Friday 07 February 2025, 15:00

FIFA Club World Cup™ helps make clubs stronger, says Arsène Wenger

  • “The FIFA Club World Cup™ can contribute to making clubs stronger,” says FIFA Chief of Global Football Development in visit to Egypt

  • Inaugural FIFA Club World Cup 2025™ will see 32 of the best club teams compete for the iconic new trophy in the United States between 14 June and 13 July

  • Mr Wenger believes tournament’s inclusive format, which means all six confederations are represented “gives everyone the opportunity” to become a world champion

FIFA Chief of Global Football Development Arsène Wenger has said the new FIFA Club World Cup™ will help FIFA move closer to the goal of making football truly global as it provides “an opportunity for clubs to become stronger”.

The FIFA Club World Cup 2025™ will see 32 of the best teams on the planet converge on the United States between 14 June and 13 July this year to contest the right to be called the first true club world champions.

With millions of fans expected to attend games and billions around the globe following the tournament, it will mark the first time club football has united the world with the qualified clubs representing all six confederations.

"We want to develop club football everywhere in the world and the FIFA Club World Cup is an opportunity for clubs to become stronger,” said Mr Wenger at an event at the Egyptian Football Association headquarters in the African country’s capital, Cairo.

“At the moment the strongest clubs are in Europe and everyone knows that. We want strong football clubs everywhere in the world because that's part of our programme, to make football big everywhere, and the Club World Cup can contribute to making clubs stronger.”

Clubs qualify for the tournament either by winning their confederation’s premier club competition or via the ranking pathway, which is determined by a club’s performances in their leading continental competition over the four-year qualifying period.

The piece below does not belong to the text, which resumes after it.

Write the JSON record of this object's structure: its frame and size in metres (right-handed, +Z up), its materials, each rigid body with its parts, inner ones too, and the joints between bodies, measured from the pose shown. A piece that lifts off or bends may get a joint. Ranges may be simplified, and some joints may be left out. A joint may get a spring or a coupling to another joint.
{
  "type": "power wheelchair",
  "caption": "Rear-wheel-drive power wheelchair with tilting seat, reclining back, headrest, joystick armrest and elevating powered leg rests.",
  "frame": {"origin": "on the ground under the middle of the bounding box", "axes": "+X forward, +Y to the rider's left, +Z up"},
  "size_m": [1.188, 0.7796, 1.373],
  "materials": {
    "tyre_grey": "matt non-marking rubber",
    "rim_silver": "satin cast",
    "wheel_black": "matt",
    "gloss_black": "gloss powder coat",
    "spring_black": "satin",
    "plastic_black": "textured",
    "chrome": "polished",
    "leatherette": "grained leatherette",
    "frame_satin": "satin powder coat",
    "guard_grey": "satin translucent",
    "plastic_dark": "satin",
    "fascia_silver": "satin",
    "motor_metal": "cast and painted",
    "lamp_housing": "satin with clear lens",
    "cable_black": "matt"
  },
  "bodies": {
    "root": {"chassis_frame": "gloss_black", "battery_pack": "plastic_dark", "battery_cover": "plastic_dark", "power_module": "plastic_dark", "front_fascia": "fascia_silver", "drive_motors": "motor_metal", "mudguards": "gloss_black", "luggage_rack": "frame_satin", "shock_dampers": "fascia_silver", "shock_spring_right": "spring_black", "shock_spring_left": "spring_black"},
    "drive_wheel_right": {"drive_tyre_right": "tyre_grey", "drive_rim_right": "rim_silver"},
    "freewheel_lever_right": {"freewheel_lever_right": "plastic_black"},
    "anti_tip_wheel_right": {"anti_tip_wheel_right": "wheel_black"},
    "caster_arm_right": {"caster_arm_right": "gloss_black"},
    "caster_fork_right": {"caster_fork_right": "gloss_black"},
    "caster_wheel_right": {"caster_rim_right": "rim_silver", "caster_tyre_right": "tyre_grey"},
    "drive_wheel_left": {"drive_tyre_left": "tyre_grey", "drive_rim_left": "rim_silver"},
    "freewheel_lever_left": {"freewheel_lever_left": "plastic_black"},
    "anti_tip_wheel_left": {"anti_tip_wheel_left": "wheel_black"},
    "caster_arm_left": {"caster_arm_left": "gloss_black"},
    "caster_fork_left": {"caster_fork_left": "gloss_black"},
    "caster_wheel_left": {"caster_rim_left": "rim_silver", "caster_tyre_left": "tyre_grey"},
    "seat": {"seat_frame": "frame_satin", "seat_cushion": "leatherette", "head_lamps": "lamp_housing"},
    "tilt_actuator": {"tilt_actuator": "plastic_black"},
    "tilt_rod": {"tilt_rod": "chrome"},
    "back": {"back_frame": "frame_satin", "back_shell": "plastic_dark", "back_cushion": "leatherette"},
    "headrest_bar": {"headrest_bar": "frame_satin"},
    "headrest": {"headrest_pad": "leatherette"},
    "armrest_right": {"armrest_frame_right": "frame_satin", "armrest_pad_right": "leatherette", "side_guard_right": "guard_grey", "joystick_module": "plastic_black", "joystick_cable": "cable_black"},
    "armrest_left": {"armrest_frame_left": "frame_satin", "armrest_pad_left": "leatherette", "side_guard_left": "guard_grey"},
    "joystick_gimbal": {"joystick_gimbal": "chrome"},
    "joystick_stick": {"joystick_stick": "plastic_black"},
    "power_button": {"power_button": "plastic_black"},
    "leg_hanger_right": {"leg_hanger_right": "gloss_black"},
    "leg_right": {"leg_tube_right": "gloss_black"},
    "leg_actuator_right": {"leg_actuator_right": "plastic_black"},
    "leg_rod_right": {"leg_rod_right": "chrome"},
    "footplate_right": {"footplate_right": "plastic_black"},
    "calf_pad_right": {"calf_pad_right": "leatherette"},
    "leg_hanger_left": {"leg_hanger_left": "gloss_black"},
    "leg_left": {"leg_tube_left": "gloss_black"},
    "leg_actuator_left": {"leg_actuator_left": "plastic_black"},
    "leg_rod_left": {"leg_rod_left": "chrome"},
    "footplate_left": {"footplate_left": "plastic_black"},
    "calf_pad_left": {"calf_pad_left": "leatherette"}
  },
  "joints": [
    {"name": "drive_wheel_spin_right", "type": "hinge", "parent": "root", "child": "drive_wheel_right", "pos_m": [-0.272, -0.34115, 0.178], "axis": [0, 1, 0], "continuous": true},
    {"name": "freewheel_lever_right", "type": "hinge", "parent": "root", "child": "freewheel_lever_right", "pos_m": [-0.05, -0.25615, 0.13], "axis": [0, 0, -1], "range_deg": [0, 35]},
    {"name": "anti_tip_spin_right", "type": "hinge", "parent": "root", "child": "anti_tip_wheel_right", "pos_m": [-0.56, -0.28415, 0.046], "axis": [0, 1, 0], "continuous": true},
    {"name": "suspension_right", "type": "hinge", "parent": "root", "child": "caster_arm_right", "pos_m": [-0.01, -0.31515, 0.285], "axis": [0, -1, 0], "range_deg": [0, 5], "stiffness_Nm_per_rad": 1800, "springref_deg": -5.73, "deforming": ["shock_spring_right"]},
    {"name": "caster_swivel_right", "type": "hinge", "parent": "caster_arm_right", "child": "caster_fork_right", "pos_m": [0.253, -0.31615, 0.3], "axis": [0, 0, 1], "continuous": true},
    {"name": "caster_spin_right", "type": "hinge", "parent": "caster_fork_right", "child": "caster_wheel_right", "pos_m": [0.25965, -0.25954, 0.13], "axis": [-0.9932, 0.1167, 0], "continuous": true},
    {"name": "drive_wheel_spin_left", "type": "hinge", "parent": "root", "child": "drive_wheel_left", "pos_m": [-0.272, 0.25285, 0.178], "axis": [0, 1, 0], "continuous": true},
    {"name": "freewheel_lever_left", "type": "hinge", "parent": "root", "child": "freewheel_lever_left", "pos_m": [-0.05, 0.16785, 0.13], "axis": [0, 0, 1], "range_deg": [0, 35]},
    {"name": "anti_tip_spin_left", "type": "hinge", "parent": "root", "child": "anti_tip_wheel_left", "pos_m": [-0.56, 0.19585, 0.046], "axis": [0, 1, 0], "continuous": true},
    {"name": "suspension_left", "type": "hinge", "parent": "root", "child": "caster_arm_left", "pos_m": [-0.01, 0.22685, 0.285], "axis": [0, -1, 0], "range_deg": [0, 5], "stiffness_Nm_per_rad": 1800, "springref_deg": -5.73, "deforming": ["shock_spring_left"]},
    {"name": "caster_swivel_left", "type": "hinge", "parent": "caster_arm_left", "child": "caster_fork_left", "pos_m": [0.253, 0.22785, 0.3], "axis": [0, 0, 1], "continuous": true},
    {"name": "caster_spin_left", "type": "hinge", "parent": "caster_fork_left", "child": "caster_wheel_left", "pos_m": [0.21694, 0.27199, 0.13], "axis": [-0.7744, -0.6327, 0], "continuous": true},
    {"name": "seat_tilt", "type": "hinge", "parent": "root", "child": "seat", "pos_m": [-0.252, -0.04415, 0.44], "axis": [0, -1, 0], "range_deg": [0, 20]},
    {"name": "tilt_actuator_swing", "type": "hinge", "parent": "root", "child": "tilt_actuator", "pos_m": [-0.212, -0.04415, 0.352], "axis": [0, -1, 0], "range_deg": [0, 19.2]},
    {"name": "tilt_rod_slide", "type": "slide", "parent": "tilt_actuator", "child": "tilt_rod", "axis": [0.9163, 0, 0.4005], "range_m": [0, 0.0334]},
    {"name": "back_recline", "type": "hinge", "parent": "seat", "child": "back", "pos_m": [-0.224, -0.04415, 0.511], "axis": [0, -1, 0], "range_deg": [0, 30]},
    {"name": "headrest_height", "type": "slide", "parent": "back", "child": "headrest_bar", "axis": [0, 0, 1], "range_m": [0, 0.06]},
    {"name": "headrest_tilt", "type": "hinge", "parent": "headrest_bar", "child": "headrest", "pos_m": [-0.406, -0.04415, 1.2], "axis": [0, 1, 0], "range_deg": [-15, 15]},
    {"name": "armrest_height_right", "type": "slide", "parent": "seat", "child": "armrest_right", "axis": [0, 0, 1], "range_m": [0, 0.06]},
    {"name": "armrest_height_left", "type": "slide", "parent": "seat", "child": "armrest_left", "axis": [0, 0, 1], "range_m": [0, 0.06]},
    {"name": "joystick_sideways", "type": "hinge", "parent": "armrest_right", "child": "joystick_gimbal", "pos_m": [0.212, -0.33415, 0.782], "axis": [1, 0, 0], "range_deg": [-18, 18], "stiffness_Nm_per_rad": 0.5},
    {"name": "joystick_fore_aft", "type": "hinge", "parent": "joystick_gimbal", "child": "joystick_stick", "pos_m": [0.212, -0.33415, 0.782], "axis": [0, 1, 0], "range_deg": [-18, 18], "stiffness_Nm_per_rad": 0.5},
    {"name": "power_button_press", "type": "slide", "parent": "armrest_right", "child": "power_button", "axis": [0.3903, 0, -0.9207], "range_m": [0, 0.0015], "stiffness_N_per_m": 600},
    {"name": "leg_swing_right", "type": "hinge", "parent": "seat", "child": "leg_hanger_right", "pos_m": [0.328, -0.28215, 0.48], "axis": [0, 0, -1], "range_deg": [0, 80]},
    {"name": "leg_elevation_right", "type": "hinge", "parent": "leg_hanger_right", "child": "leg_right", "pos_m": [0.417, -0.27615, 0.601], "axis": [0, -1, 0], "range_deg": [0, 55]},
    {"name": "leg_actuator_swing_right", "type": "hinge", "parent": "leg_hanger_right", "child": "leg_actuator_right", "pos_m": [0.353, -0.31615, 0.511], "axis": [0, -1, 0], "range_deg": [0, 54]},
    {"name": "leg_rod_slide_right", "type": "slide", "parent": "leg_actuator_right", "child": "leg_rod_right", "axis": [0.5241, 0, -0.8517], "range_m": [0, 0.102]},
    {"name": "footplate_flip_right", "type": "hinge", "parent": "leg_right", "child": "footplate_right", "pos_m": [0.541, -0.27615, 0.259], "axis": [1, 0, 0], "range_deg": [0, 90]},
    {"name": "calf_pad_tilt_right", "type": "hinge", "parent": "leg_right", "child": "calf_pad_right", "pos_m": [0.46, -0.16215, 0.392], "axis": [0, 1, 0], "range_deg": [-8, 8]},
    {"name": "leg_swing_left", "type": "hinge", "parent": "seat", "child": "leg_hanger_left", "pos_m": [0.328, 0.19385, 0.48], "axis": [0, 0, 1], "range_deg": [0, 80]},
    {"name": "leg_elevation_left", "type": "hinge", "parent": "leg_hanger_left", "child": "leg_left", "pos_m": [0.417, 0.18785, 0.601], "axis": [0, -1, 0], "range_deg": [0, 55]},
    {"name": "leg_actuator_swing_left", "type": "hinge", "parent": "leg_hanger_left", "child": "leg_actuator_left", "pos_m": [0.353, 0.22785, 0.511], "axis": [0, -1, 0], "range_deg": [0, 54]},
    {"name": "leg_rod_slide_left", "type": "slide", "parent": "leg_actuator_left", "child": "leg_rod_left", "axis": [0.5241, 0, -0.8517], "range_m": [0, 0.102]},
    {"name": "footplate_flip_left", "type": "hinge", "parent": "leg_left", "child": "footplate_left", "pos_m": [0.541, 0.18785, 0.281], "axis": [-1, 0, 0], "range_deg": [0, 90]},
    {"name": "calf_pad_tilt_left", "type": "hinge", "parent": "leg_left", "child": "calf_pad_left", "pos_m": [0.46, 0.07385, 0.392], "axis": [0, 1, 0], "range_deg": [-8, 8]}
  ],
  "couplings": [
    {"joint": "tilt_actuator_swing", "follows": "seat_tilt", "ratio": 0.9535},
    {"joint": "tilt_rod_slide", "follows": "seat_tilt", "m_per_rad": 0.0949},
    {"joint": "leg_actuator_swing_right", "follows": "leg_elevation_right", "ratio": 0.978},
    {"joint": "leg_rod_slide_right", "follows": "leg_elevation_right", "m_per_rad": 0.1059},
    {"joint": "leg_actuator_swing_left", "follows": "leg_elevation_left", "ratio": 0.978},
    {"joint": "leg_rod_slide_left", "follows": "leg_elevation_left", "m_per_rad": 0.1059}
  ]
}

It means each confederation’s champions will be represented, affording clubs a unique opportunity to measure themselves against top opponents from other regions and continents. It also opens the door to some of the game’s stand-out individual performers, whose national side have only a slim chance of lifting the FIFA World Cup™, getting their hands on a global trophy.

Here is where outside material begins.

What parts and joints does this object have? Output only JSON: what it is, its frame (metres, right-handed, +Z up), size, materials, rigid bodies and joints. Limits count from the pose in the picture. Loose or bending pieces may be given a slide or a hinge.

"Not all people have the chance to be born in a country that has a chance of winning the World Cup, but if you are the best player in the world you can still become a world champion because you played in the biggest clubs in the world,” said Mr Wenger. “It (also) creates a new opportunity, because you could say that the new target for a football player, the utmost thing, would be to be world champion with your country and world champion with your club. That is something that is a new target.”

Accompanied by Director of Global Football Development Steven Martens, Mr Wenger was in Egypt to further discuss the FIFA Talent Development Scheme (TDS) in the country.

Aimed at providing every young talent, girl or boy, with a pathway to the professional game wherever they are in the world, the TDS has already benefitted more than 200 FIFA Member Associations (MAs), while over 20 FIFA Talent Academies have been opened worldwide and many more are in the pipeline.

Mr Wenger said he expected 40+ such facilities to be in place by the end of this year and the next 20 in the start-up phase, with the goal to have 75 elite FIFA Talent Academies established by the end of 2027.

“What you need to get the best football players in Egypt a chance is to find the talent, to train the talent, and to play the talent,” said Mr Wenger, who was given a tour of the EFA’s new elite performance centre by MA president and FIFA Council member Hany Abo Rida.

“We want to develop football at the top level, to the top level, everywhere, and here is one of these places in the world, where you have passion, many young people in the country, and huge technical qualities, and that’s why I believe we can do a great job together.”

He added: “We want to incorporate this in the federation, because the structures in the Egyptian Football Federation are quite good on the competition front, and you are not in a catastrophic situation because you have a good national team, with good football players, you have players who are stars in Europe.

“But we want to help you to have more. Because you can say, if there is somebody – it might another (Mohamed) Salah somewhere in Egypt and you want to find him. There might be a few more that we want to find and to develop. And we can do that together.”